------ Supplied data ------

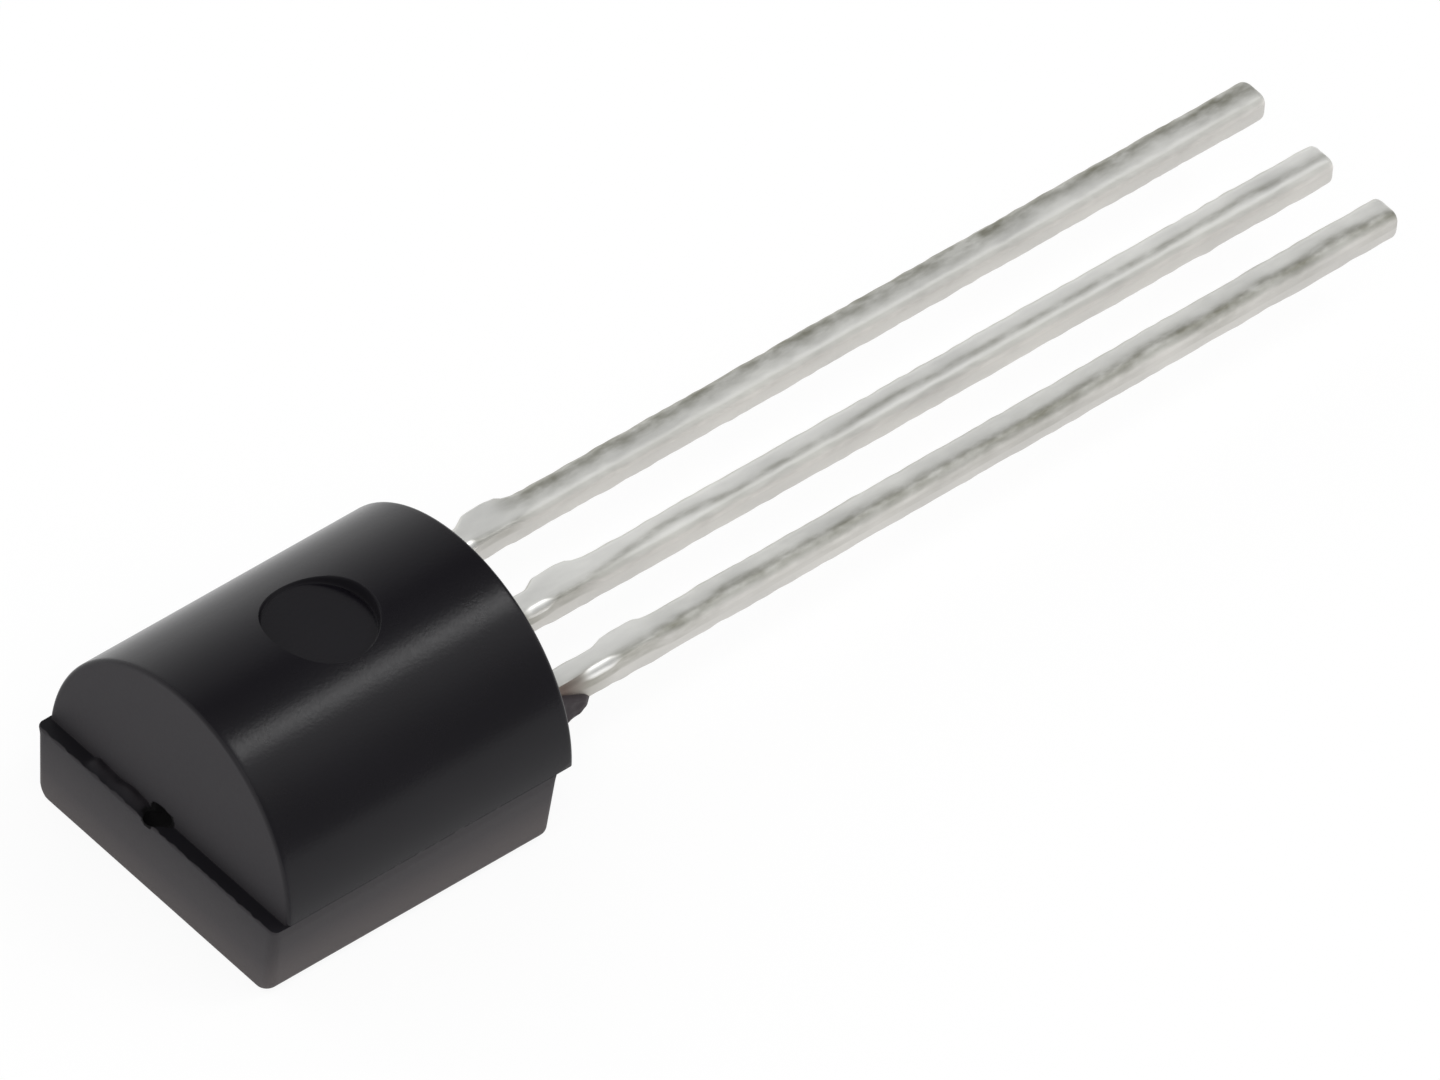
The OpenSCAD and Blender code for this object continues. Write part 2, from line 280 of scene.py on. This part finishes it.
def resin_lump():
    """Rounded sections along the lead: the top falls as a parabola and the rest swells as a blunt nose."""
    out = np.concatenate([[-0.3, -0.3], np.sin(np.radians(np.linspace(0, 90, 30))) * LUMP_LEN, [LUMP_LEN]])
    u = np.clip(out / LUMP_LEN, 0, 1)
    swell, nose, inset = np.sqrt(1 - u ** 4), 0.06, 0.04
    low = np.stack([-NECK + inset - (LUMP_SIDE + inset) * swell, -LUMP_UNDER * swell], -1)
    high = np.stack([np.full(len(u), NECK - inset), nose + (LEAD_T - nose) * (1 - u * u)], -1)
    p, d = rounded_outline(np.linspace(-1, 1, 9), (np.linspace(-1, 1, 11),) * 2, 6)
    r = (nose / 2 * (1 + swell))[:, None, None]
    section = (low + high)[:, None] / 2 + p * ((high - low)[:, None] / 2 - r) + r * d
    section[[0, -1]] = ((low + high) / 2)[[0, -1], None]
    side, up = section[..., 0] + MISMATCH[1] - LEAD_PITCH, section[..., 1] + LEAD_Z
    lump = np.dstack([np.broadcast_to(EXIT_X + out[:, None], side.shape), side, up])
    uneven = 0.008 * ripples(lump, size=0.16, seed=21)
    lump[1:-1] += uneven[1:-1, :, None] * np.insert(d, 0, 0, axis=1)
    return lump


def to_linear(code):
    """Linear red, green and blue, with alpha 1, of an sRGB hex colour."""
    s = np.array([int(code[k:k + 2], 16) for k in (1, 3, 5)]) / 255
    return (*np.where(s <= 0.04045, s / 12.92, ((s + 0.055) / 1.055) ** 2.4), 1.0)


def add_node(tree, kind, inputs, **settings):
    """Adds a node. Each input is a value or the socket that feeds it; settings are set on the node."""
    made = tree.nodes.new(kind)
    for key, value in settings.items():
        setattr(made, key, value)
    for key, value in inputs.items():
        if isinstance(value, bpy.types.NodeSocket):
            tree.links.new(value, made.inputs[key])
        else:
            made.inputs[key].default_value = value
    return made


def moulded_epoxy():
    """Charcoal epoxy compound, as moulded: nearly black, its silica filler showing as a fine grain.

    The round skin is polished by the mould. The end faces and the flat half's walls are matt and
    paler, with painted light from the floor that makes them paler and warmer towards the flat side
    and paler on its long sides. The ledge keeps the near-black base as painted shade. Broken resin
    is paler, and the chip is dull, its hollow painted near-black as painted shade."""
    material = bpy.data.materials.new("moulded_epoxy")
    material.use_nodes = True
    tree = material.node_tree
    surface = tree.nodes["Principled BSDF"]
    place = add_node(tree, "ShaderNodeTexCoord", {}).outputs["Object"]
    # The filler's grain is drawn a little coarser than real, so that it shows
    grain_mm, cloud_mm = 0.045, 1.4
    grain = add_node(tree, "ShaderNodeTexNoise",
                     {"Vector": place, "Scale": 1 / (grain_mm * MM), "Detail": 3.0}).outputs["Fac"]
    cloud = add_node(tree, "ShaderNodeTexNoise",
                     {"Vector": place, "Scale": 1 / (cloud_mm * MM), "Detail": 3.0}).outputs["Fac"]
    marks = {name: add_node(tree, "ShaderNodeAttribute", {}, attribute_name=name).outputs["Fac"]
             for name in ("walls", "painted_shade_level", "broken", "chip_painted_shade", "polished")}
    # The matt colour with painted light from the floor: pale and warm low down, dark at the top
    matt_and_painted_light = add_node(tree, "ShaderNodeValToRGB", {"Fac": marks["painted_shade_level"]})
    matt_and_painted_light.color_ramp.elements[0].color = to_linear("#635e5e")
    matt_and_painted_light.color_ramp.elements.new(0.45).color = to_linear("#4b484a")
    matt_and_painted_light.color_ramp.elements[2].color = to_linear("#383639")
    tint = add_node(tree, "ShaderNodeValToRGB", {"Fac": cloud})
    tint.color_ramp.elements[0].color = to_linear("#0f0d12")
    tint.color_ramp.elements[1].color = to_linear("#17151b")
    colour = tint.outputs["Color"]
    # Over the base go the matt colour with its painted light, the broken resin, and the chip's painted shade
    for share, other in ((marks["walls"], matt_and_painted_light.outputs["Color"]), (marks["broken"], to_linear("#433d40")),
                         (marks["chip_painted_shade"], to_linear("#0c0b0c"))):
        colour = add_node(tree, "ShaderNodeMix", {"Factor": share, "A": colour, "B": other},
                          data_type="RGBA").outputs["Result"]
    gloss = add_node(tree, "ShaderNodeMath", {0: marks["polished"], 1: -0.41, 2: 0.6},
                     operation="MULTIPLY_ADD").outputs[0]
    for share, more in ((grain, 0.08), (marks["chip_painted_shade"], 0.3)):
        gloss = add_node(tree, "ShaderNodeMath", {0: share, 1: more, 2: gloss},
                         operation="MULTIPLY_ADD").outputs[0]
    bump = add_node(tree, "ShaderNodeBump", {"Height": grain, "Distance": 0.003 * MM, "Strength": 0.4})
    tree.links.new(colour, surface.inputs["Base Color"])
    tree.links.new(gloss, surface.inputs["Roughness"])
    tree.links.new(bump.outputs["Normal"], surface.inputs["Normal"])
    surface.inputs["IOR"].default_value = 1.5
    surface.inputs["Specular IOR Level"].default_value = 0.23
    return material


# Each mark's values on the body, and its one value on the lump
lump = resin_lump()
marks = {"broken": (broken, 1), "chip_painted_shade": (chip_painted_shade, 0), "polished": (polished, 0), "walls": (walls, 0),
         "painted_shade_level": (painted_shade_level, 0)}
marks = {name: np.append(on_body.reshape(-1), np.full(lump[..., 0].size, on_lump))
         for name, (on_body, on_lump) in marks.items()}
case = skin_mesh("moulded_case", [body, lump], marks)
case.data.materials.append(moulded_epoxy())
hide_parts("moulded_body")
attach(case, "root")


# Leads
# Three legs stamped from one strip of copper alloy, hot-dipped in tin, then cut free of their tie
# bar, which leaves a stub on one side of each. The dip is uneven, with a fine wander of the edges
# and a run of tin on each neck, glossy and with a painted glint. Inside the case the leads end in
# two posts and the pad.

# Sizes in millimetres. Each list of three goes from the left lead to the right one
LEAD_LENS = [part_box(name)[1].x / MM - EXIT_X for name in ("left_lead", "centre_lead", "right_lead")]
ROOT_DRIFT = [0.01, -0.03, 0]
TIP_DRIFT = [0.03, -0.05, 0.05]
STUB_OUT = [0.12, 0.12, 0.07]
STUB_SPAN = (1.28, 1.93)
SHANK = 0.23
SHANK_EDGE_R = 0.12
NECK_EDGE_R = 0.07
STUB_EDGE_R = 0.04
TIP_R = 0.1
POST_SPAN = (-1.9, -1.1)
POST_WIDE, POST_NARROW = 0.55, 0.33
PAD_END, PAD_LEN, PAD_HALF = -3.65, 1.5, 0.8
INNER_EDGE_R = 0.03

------

# Written instruction
Reproduce the data, keeping every line exactly the same.

# Solution
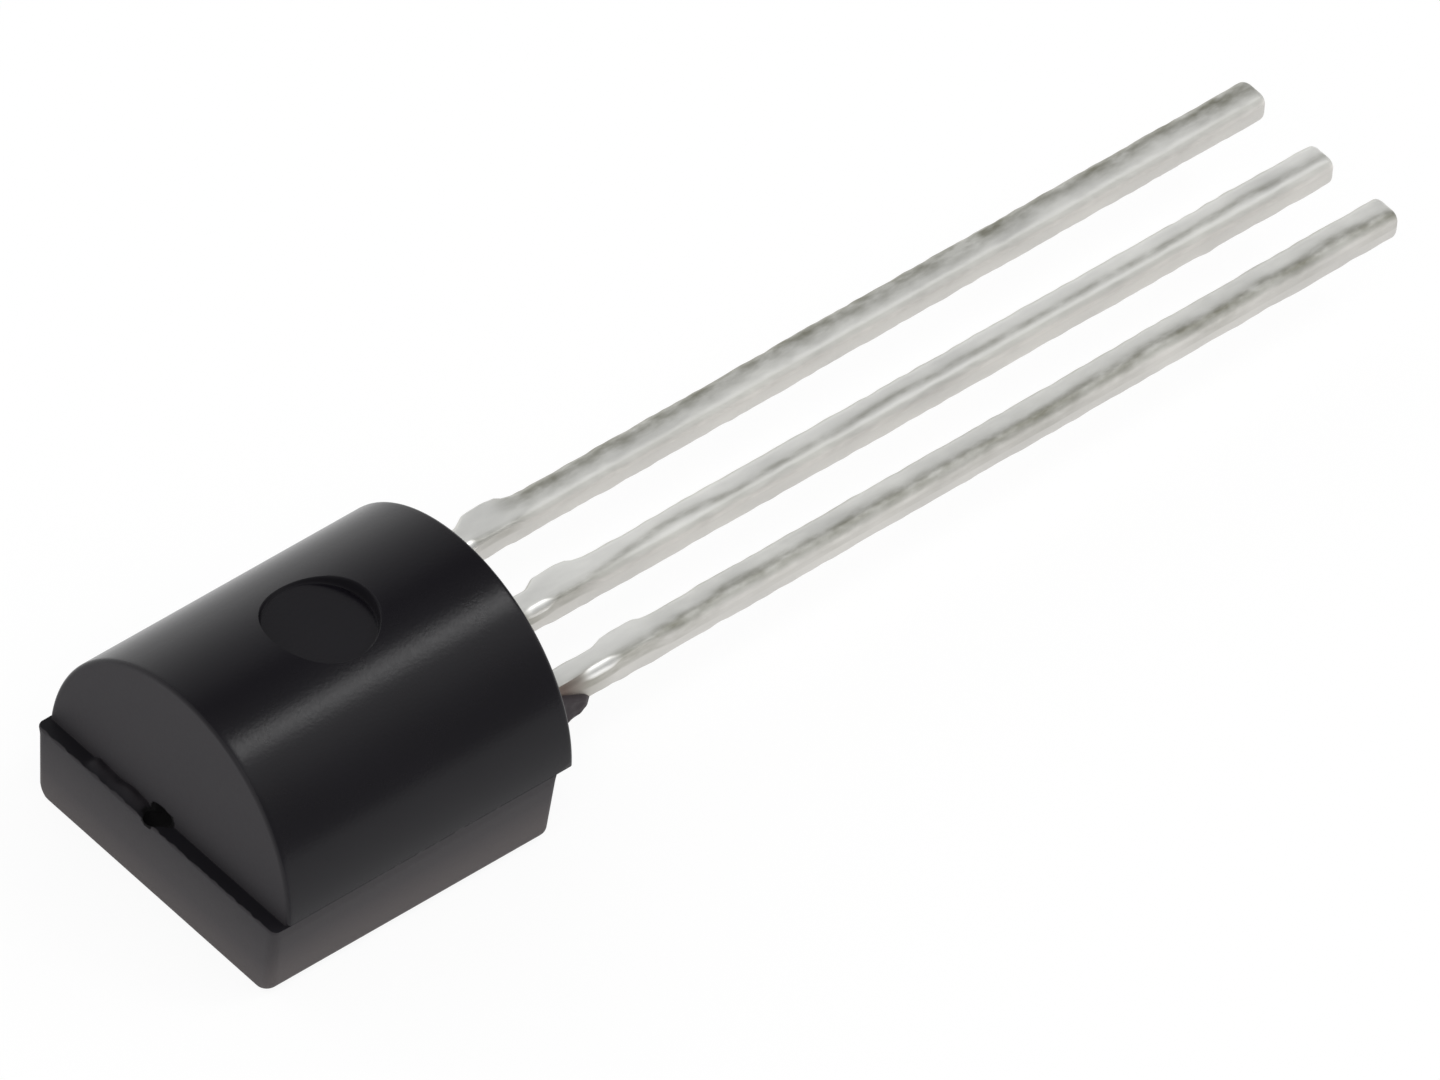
The OpenSCAD and Blender code for this object continues. Write part 2, from line 280 of scene.py on. This part finishes it.
def resin_lump():
    """Rounded sections along the lead: the top falls as a parabola and the rest swells as a blunt nose."""
    out = np.concatenate([[-0.3, -0.3], np.sin(np.radians(np.linspace(0, 90, 30))) * LUMP_LEN, [LUMP_LEN]])
    u = np.clip(out / LUMP_LEN, 0, 1)
    swell, nose, inset = np.sqrt(1 - u ** 4), 0.06, 0.04
    low = np.stack([-NECK + inset - (LUMP_SIDE + inset) * swell, -LUMP_UNDER * swell], -1)
    high = np.stack([np.full(len(u), NECK - inset), nose + (LEAD_T - nose) * (1 - u * u)], -1)
    p, d = rounded_outline(np.linspace(-1, 1, 9), (np.linspace(-1, 1, 11),) * 2, 6)
    r = (nose / 2 * (1 + swell))[:, None, None]
    section = (low + high)[:, None] / 2 + p * ((high - low)[:, None] / 2 - r) + r * d
    section[[0, -1]] = ((low + high) / 2)[[0, -1], None]
    side, up = section[..., 0] + MISMATCH[1] - LEAD_PITCH, section[..., 1] + LEAD_Z
    lump = np.dstack([np.broadcast_to(EXIT_X + out[:, None], side.shape), side, up])
    uneven = 0.008 * ripples(lump, size=0.16, seed=21)
    lump[1:-1] += uneven[1:-1, :, None] * np.insert(d, 0, 0, axis=1)
    return lump


def to_linear(code):
    """Linear red, green and blue, with alpha 1, of an sRGB hex colour."""
    s = np.array([int(code[k:k + 2], 16) for k in (1, 3, 5)]) / 255
    return (*np.where(s <= 0.04045, s / 12.92, ((s + 0.055) / 1.055) ** 2.4), 1.0)


def add_node(tree, kind, inputs, **settings):
    """Adds a node. Each input is a value or the socket that feeds it; settings are set on the node."""
    made = tree.nodes.new(kind)
    for key, value in settings.items():
        setattr(made, key, value)
    for key, value in inputs.items():
        if isinstance(value, bpy.types.NodeSocket):
            tree.links.new(value, made.inputs[key])
        else:
            made.inputs[key].default_value = value
    return made


def moulded_epoxy():
    """Charcoal epoxy compound, as moulded: nearly black, its silica filler showing as a fine grain.

    The round skin is polished by the mould. The end faces and the flat half's walls are matt and
    paler, with painted light from the floor that makes them paler and warmer towards the flat side
    and paler on its long sides. The ledge keeps the near-black base as painted shade. Broken resin
    is paler, and the chip is dull, its hollow painted near-black as painted shade."""
    material = bpy.data.materials.new("moulded_epoxy")
    material.use_nodes = True
    tree = material.node_tree
    surface = tree.nodes["Principled BSDF"]
    place = add_node(tree, "ShaderNodeTexCoord", {}).outputs["Object"]
    # The filler's grain is drawn a little coarser than real, so that it shows
    grain_mm, cloud_mm = 0.045, 1.4
    grain = add_node(tree, "ShaderNodeTexNoise",
                     {"Vector": place, "Scale": 1 / (grain_mm * MM), "Detail": 3.0}).outputs["Fac"]
    cloud = add_node(tree, "ShaderNodeTexNoise",
                     {"Vector": place, "Scale": 1 / (cloud_mm * MM), "Detail": 3.0}).outputs["Fac"]
    marks = {name: add_node(tree, "ShaderNodeAttribute", {}, attribute_name=name).outputs["Fac"]
             for name in ("walls", "painted_shade_level", "broken", "chip_painted_shade", "polished")}
    # The matt colour with painted light from the floor: pale and warm low down, dark at the top
    matt_and_painted_light = add_node(tree, "ShaderNodeValToRGB", {"Fac": marks["painted_shade_level"]})
    matt_and_painted_light.color_ramp.elements[0].color = to_linear("#635e5e")
    matt_and_painted_light.color_ramp.elements.new(0.45).color = to_linear("#4b484a")
    matt_and_painted_light.color_ramp.elements[2].color = to_linear("#383639")
    tint = add_node(tree, "ShaderNodeValToRGB", {"Fac": cloud})
    tint.color_ramp.elements[0].color = to_linear("#0f0d12")
    tint.color_ramp.elements[1].color = to_linear("#17151b")
    colour = tint.outputs["Color"]
    # Over the base go the matt colour with its painted light, the broken resin, and the chip's painted shade
    for share, other in ((marks["walls"], matt_and_painted_light.outputs["Color"]), (marks["broken"], to_linear("#433d40")),
                         (marks["chip_painted_shade"], to_linear("#0c0b0c"))):
        colour = add_node(tree, "ShaderNodeMix", {"Factor": share, "A": colour, "B": other},
                          data_type="RGBA").outputs["Result"]
    gloss = add_node(tree, "ShaderNodeMath", {0: marks["polished"], 1: -0.41, 2: 0.6},
                     operation="MULTIPLY_ADD").outputs[0]
    for share, more in ((grain, 0.08), (marks["chip_painted_shade"], 0.3)):
        gloss = add_node(tree, "ShaderNodeMath", {0: share, 1: more, 2: gloss},
                         operation="MULTIPLY_ADD").outputs[0]
    bump = add_node(tree, "ShaderNodeBump", {"Height": grain, "Distance": 0.003 * MM, "Strength": 0.4})
    tree.links.new(colour, surface.inputs["Base Color"])
    tree.links.new(gloss, surface.inputs["Roughness"])
    tree.links.new(bump.outputs["Normal"], surface.inputs["Normal"])
    surface.inputs["IOR"].default_value = 1.5
    surface.inputs["Specular IOR Level"].default_value = 0.23
    return material


# Each mark's values on the body, and its one value on the lump
lump = resin_lump()
marks = {"broken": (broken, 1), "chip_painted_shade": (chip_painted_shade, 0), "polished": (polished, 0), "walls": (walls, 0),
         "painted_shade_level": (painted_shade_level, 0)}
marks = {name: np.append(on_body.reshape(-1), np.full(lump[..., 0].size, on_lump))
         for name, (on_body, on_lump) in marks.items()}
case = skin_mesh("moulded_case", [body, lump], marks)
case.data.materials.append(moulded_epoxy())
hide_parts("moulded_body")
attach(case, "root")


# Leads
# Three legs stamped from one strip of copper alloy, hot-dipped in tin, then cut free of their tie
# bar, which leaves a stub on one side of each. The dip is uneven, with a fine wander of the edges
# and a run of tin on each neck, glossy and with a painted glint. Inside the case the leads end in
# two posts and the pad.

# Sizes in millimetres. Each list of three goes from the left lead to the right one
LEAD_LENS = [part_box(name)[1].x / MM - EXIT_X for name in ("left_lead", "centre_lead", "right_lead")]
ROOT_DRIFT = [0.01, -0.03, 0]
TIP_DRIFT = [0.03, -0.05, 0.05]
STUB_OUT = [0.12, 0.12, 0.07]
STUB_SPAN = (1.28, 1.93)
SHANK = 0.23
SHANK_EDGE_R = 0.12
NECK_EDGE_R = 0.07
STUB_EDGE_R = 0.04
TIP_R = 0.1
POST_SPAN = (-1.9, -1.1)
POST_WIDE, POST_NARROW = 0.55, 0.33
PAD_END, PAD_LEN, PAD_HALF = -3.65, 1.5, 0.8
INNER_EDGE_R = 0.03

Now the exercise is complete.